_The data_:
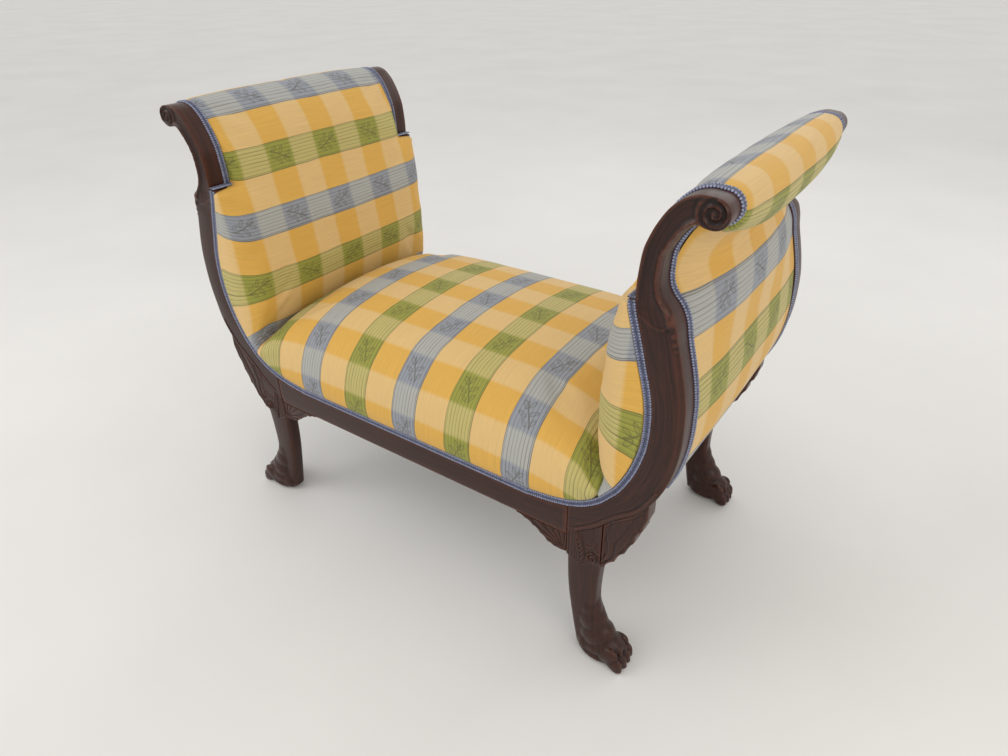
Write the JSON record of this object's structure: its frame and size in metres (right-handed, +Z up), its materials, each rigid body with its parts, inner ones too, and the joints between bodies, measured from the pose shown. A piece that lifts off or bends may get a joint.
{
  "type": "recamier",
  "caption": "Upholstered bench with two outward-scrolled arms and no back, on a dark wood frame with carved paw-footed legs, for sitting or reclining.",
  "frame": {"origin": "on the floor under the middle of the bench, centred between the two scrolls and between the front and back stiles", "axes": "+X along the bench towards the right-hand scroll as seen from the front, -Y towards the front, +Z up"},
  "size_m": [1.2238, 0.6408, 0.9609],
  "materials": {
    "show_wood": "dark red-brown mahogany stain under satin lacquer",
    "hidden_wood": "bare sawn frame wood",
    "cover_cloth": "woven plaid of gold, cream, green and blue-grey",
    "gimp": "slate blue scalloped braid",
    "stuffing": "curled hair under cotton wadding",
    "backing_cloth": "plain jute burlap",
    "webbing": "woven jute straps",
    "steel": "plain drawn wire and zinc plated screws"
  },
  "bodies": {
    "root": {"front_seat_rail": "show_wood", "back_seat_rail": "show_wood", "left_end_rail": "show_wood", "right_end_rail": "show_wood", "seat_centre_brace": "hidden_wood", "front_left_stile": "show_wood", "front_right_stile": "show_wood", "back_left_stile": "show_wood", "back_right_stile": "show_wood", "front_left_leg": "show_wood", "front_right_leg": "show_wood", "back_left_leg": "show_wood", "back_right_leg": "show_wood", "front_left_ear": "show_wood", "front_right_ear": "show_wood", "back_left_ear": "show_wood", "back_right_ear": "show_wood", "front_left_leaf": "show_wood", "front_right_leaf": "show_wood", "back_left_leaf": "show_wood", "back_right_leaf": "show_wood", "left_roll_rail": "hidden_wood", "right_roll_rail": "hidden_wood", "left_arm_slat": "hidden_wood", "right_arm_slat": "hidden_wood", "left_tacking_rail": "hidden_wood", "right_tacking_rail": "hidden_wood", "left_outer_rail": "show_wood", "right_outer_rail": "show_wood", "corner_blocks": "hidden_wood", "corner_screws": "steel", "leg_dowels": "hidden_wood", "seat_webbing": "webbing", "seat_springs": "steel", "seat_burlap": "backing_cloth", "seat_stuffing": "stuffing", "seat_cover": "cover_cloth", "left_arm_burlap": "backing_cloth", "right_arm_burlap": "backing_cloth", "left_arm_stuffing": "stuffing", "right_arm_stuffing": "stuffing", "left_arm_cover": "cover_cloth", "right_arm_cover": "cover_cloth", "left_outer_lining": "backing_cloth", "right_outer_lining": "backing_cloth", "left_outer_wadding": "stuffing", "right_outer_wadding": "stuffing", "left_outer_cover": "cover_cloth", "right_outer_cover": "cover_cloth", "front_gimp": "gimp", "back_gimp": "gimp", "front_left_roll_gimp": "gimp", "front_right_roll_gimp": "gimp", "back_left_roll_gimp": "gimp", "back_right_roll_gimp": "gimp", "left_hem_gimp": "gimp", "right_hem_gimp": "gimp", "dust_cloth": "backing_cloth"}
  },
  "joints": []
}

==

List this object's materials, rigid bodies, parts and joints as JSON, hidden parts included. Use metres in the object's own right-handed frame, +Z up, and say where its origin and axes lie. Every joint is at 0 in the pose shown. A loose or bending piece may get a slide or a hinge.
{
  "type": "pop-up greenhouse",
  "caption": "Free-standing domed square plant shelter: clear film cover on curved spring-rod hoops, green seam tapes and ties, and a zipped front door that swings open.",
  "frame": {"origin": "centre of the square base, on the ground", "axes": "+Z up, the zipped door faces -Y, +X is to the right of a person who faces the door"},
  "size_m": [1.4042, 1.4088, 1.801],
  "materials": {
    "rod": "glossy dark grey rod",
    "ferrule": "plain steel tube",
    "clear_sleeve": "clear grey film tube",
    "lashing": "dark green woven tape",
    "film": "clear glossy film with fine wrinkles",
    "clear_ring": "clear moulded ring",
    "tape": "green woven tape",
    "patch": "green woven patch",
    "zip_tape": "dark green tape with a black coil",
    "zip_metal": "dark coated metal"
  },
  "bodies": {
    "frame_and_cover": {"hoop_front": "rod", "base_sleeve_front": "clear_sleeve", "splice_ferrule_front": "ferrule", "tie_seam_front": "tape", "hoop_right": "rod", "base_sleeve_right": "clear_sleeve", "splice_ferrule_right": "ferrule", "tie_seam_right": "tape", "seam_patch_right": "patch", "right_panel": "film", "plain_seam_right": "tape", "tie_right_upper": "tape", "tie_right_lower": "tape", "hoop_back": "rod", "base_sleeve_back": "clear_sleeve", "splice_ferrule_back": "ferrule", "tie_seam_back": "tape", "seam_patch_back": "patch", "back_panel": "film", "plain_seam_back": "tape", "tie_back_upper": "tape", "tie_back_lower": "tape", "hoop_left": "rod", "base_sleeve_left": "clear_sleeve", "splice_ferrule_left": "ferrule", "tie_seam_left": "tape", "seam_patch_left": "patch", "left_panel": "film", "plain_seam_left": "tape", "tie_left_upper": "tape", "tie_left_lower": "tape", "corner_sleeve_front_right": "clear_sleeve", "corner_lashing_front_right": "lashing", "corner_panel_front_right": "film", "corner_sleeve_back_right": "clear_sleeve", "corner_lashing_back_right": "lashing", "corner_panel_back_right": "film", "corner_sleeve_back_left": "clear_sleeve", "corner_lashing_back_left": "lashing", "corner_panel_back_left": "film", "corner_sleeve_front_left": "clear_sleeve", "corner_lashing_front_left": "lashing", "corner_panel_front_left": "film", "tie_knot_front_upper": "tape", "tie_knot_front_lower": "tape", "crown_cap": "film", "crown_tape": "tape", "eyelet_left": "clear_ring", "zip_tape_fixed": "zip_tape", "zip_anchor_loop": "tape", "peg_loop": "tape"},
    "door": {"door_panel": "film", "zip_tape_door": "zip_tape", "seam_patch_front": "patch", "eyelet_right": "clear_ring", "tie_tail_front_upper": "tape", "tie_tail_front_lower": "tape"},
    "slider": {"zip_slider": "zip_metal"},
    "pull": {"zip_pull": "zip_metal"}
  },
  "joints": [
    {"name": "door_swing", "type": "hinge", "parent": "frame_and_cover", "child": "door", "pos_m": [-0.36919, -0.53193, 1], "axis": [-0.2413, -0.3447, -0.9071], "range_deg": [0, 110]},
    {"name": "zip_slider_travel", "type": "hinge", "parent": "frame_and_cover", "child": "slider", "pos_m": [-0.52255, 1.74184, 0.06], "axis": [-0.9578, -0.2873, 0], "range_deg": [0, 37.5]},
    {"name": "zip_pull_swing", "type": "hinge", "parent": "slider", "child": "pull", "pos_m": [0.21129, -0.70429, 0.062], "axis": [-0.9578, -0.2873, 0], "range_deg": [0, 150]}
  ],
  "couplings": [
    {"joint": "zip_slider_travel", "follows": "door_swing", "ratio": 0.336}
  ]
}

...

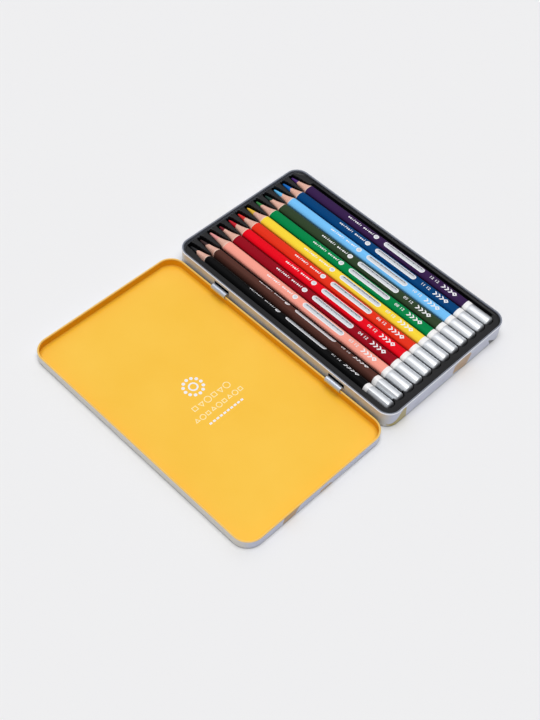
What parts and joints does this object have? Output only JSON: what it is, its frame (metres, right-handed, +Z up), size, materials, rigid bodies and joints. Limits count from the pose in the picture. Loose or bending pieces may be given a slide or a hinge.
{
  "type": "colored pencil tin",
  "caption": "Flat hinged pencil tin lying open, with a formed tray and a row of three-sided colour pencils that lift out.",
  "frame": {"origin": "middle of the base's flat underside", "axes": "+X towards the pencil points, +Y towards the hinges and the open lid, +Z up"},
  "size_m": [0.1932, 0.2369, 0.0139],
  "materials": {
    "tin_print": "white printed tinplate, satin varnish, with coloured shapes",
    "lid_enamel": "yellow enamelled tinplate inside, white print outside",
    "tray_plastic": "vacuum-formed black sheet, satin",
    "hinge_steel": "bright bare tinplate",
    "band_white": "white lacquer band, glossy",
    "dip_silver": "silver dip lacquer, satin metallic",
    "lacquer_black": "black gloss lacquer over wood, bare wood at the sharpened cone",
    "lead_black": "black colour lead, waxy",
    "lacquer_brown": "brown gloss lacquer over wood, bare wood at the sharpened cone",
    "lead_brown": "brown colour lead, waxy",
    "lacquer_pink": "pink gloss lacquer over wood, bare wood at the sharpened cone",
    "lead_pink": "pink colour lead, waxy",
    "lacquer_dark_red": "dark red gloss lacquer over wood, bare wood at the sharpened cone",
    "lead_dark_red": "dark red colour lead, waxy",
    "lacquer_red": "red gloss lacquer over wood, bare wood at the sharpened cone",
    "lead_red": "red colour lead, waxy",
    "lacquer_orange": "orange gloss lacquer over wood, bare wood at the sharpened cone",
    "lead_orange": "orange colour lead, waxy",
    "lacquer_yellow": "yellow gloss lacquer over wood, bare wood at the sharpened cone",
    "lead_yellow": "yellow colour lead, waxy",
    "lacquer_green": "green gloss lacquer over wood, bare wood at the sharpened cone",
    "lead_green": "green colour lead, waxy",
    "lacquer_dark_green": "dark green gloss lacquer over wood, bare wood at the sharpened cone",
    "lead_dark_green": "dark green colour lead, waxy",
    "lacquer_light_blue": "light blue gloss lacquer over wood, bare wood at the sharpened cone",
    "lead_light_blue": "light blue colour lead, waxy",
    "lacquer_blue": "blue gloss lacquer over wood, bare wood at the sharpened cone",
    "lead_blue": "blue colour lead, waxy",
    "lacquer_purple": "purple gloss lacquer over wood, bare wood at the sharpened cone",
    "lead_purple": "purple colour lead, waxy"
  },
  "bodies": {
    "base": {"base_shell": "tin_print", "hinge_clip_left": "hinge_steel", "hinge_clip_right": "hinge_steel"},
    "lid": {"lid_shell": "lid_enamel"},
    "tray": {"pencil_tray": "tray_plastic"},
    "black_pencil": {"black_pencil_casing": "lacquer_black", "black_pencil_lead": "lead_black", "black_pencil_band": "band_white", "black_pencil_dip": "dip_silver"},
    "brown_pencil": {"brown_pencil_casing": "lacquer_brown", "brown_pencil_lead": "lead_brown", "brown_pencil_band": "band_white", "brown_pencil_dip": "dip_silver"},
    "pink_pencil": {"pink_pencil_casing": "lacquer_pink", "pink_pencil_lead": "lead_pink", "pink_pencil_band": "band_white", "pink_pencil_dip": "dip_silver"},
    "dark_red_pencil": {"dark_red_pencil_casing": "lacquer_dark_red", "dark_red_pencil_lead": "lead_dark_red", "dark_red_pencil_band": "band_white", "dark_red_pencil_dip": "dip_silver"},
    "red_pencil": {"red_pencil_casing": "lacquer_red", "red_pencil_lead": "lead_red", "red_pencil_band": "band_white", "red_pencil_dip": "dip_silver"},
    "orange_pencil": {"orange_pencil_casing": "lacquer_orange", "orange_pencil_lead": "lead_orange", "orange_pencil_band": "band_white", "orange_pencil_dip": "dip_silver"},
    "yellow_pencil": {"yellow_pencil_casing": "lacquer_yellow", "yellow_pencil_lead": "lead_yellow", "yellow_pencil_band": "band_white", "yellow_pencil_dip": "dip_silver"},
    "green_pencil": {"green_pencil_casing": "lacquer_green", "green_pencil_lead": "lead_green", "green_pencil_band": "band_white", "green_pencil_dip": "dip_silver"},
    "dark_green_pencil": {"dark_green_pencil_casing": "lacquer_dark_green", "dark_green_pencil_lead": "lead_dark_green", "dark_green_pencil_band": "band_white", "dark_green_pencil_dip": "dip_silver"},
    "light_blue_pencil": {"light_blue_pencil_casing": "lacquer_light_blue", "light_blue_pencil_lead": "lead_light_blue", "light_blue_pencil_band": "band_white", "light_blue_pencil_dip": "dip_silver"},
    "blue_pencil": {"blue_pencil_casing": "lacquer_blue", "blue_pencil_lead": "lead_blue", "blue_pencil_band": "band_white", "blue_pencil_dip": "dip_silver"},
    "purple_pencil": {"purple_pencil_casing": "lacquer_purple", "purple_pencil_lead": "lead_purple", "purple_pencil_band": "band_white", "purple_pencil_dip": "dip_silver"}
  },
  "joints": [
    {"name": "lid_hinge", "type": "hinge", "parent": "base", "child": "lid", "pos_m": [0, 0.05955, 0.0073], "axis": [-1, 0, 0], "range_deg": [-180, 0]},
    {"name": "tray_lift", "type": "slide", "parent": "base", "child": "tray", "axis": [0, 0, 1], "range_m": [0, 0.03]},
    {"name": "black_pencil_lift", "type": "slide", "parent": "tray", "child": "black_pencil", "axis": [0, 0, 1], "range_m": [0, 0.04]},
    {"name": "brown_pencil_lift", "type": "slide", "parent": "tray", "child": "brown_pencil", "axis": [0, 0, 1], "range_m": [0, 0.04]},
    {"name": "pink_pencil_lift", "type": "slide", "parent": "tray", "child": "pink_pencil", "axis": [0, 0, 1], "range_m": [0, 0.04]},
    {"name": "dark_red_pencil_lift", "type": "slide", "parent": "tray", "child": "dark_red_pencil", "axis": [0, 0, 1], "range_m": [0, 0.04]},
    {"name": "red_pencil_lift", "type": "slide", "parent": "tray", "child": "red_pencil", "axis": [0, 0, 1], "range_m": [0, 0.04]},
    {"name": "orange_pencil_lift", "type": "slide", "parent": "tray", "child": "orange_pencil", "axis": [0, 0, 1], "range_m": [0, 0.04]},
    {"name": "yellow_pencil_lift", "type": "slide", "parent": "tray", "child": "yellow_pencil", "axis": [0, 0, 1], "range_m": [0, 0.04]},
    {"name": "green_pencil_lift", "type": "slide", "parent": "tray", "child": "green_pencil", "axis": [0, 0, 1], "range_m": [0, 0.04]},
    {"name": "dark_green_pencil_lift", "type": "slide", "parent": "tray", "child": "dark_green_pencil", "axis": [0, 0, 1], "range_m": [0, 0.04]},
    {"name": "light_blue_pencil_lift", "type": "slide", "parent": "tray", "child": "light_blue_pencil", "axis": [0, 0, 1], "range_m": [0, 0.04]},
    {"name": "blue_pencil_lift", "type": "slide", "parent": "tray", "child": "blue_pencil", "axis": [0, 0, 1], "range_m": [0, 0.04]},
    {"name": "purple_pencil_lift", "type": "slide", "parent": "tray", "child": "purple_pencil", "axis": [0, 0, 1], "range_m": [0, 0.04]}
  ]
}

_Short problem_: Lines that hold the word "with" are the ones to return, every one of them.

_Exercise output_:
Write the JSON record of this object's structure: its frame and size in metres (right-handed, +Z up), its materials, each rigid body with its parts, inner ones too, and the joints between bodies, measured from the pose shown. A piece that lifts off or bends may get a joint.
  "caption": "Upholstered bench with two outward-scrolled arms and no back, on a dark wood frame with carved paw-footed legs, for sitting or reclining.",
    "film": "clear glossy film with fine wrinkles",
    "zip_tape": "dark green tape with a black coil",
  "caption": "Flat hinged pencil tin lying open, with a formed tray and a row of three-sided colour pencils that lift out.",
    "tin_print": "white printed tinplate, satin varnish, with coloured shapes",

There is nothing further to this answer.